*THE EXERCISE*. Reproduce the entire listing word for word.

*GIVEN MATERIAL*.

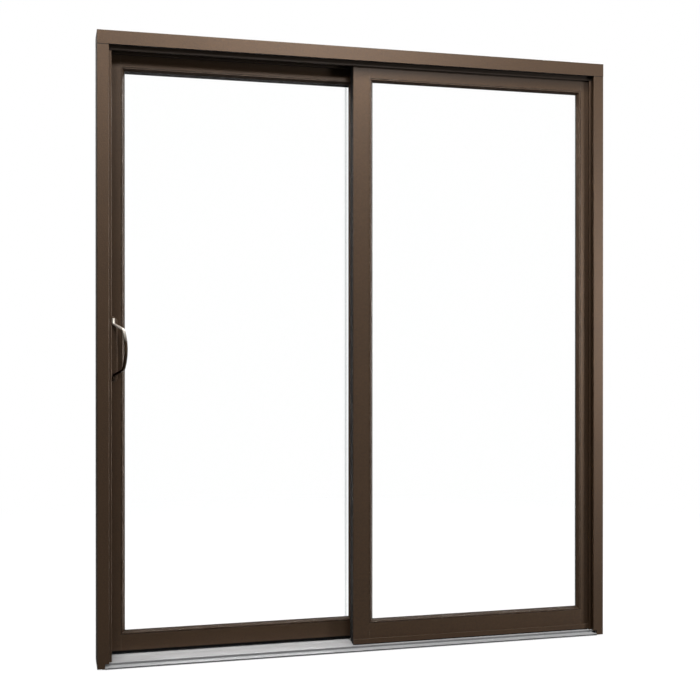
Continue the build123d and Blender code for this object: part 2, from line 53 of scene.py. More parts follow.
# Places read from the frame, in metres
PULL_LOW, PULL_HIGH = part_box("exterior_pull")
STILE_LOW, STILE_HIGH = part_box("sliding_left_stile")
RIGHT_STILE_LOW, RIGHT_STILE_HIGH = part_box("sliding_right_stile")
PLATE_LEFT = PULL_LOW.x
PULL_MIDDLE = (PULL_LOW.z + PULL_HIGH.z) / 2
SLIDING_FRONT = STILE_LOW.y
SLIDING_BACK = STILE_HIGH.y
SLIDING_MIDDLE = (SLIDING_FRONT + SLIDING_BACK) / 2
FIXED_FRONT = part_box("fixed_left_stile")[0].y
HEAD_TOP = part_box("head_cladding")[1].z
FRAME_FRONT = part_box("head_cladding")[0].y
FRAME_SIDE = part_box("head_cladding")[1].x
FIXED_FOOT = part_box("fixed_bottom_rail")[0].z
SLIDING_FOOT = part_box("sliding_bottom_rail")[0].z
RETAINER_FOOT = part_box("fixed_panel_retainer")[0].z
# Left of this X a panel's sides get painted shade; right of it they show beside the glass and get
# none
OPEN_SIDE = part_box("fixed_right_stile")[0].x - 0.001

# Sizes that several pieces share, in metres
SEAL_THICKNESS = 0.0011
END_INSET = 0.002
SAME_PLANE = 1e-5

# The camera's place in metres and its turns in degrees
CAMERA_PLACE = (-1.05182, -3.86441, 1.05670)
CAMERA_DIP = 0.145
CAMERA_TURN = -14.742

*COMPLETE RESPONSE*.
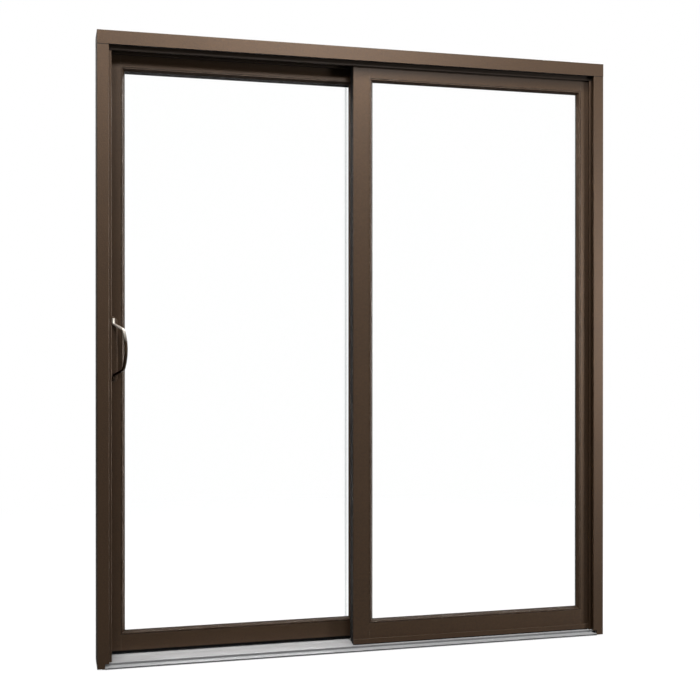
Continue the build123d and Blender code for this object: part 2, from line 53 of scene.py. More parts follow.
# Places read from the frame, in metres
PULL_LOW, PULL_HIGH = part_box("exterior_pull")
STILE_LOW, STILE_HIGH = part_box("sliding_left_stile")
RIGHT_STILE_LOW, RIGHT_STILE_HIGH = part_box("sliding_right_stile")
PLATE_LEFT = PULL_LOW.x
PULL_MIDDLE = (PULL_LOW.z + PULL_HIGH.z) / 2
SLIDING_FRONT = STILE_LOW.y
SLIDING_BACK = STILE_HIGH.y
SLIDING_MIDDLE = (SLIDING_FRONT + SLIDING_BACK) / 2
FIXED_FRONT = part_box("fixed_left_stile")[0].y
HEAD_TOP = part_box("head_cladding")[1].z
FRAME_FRONT = part_box("head_cladding")[0].y
FRAME_SIDE = part_box("head_cladding")[1].x
FIXED_FOOT = part_box("fixed_bottom_rail")[0].z
SLIDING_FOOT = part_box("sliding_bottom_rail")[0].z
RETAINER_FOOT = part_box("fixed_panel_retainer")[0].z
# Left of this X a panel's sides get painted shade; right of it they show beside the glass and get
# none
OPEN_SIDE = part_box("fixed_right_stile")[0].x - 0.001

# Sizes that several pieces share, in metres
SEAL_THICKNESS = 0.0011
END_INSET = 0.002
SAME_PLANE = 1e-5

# The camera's place in metres and its turns in degrees
CAMERA_PLACE = (-1.05182, -3.86441, 1.05670)
CAMERA_DIP = 0.145
CAMERA_TURN = -14.742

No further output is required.